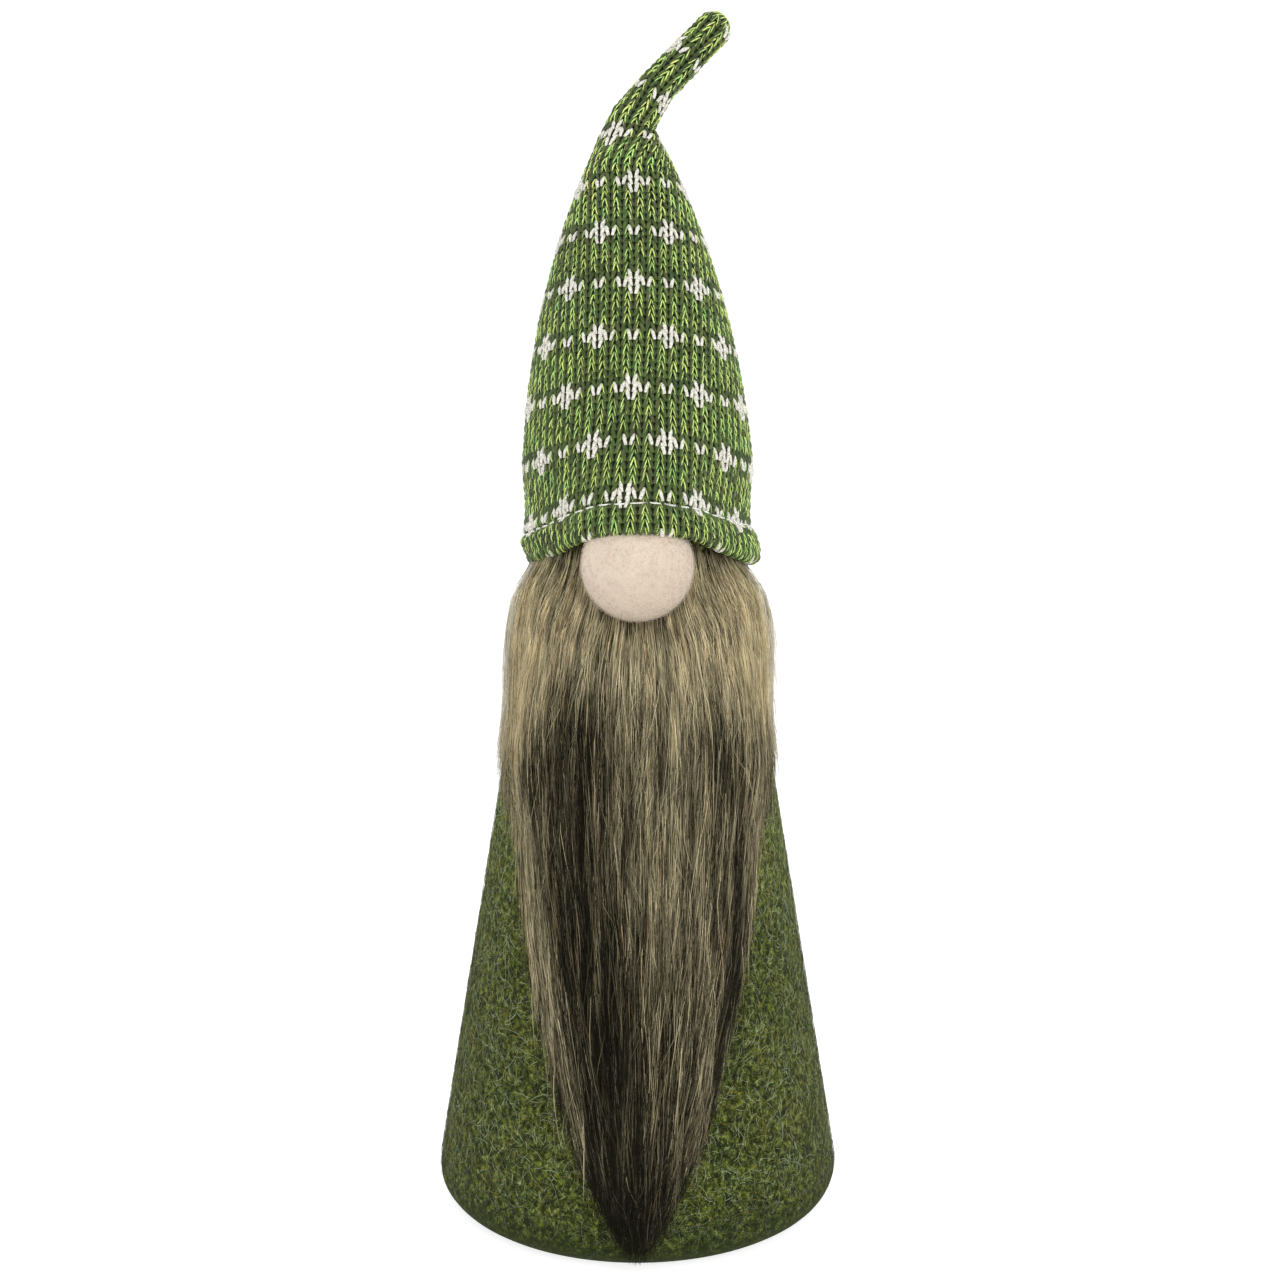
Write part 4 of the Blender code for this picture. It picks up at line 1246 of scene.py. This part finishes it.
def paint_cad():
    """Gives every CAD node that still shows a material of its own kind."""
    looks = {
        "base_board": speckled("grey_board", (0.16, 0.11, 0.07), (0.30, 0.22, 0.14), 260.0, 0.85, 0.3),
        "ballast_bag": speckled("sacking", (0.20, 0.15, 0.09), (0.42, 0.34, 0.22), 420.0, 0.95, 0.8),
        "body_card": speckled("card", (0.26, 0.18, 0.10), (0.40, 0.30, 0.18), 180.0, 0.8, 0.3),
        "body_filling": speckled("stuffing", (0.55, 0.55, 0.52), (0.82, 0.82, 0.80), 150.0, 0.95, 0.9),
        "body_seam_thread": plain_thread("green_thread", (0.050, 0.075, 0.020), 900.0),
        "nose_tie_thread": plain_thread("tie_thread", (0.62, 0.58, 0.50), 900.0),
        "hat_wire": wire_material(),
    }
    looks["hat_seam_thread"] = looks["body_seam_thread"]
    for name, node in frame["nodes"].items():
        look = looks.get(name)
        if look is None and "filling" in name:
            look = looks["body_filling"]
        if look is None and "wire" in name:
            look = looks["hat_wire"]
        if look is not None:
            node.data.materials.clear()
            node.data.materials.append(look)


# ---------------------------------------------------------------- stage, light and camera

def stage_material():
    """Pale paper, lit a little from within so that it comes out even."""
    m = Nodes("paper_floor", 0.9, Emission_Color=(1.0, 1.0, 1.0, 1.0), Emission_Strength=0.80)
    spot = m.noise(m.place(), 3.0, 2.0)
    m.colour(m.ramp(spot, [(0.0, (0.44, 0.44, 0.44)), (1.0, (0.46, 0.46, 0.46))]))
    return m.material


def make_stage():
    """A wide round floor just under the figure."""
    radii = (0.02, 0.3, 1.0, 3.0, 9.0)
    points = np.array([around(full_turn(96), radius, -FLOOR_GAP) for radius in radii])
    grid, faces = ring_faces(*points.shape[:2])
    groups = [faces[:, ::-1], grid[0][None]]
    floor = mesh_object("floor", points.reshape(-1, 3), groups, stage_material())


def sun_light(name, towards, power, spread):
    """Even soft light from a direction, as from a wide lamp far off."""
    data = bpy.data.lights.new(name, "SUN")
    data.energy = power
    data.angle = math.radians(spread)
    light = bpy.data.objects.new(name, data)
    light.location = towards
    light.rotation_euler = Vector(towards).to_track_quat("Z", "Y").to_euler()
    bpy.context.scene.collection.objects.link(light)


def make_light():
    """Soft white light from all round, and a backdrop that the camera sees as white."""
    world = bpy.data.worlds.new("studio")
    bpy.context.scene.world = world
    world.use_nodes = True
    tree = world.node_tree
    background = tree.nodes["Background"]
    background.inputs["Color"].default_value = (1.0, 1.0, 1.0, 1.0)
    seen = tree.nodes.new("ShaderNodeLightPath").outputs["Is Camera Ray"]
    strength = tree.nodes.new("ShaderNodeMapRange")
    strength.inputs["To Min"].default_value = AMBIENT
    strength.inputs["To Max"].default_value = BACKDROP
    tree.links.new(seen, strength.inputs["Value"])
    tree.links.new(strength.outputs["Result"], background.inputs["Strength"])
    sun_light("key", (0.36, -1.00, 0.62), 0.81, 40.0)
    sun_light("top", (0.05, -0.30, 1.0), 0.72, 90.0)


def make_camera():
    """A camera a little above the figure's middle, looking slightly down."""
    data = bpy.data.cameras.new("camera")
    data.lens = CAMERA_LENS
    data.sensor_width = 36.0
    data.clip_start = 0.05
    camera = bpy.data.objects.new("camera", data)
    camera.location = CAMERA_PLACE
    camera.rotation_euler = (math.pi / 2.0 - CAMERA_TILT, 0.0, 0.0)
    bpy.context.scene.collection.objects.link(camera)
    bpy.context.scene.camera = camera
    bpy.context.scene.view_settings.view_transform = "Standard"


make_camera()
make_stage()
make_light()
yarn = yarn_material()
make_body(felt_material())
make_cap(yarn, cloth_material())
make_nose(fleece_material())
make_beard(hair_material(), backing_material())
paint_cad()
◆ ◆ ◆ ◆ ◆ ◆ ◆
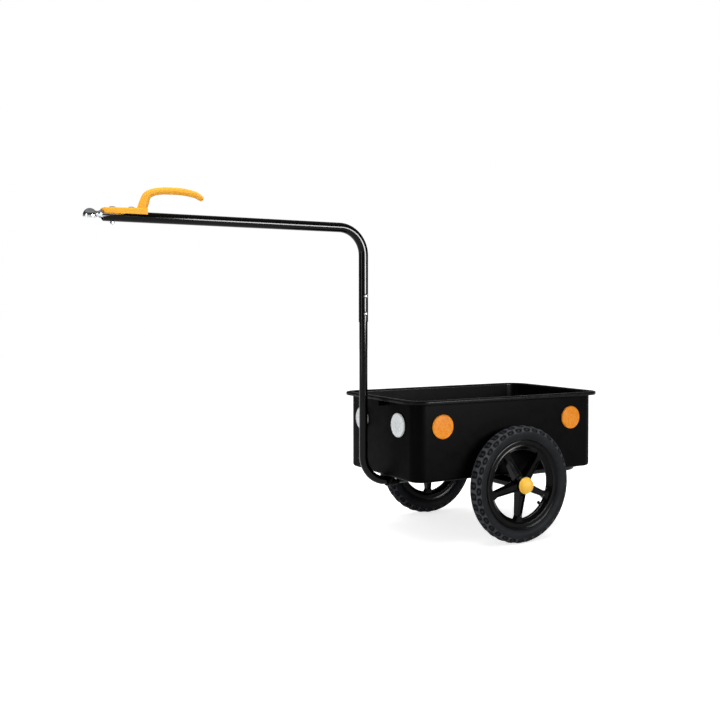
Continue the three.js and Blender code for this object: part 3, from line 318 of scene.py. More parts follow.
◆ ◆ ◆ ◆ ◆ ◆ ◆
-- EXERCISE --
Locate all lines in the listing above with the word "scene". Copy them.

-- EXPECTED ANSWER --
Write part 4 of the Blender code for this picture. It picks up at line 1246 of scene.py. This part finishes it.
    bpy.context.scene.collection.objects.link(light)
    bpy.context.scene.world = world
    bpy.context.scene.collection.objects.link(camera)
    bpy.context.scene.camera = camera
    bpy.context.scene.view_settings.view_transform = "Standard"
Continue the three.js and Blender code for this object: part 3, from line 318 of scene.py. More parts follow.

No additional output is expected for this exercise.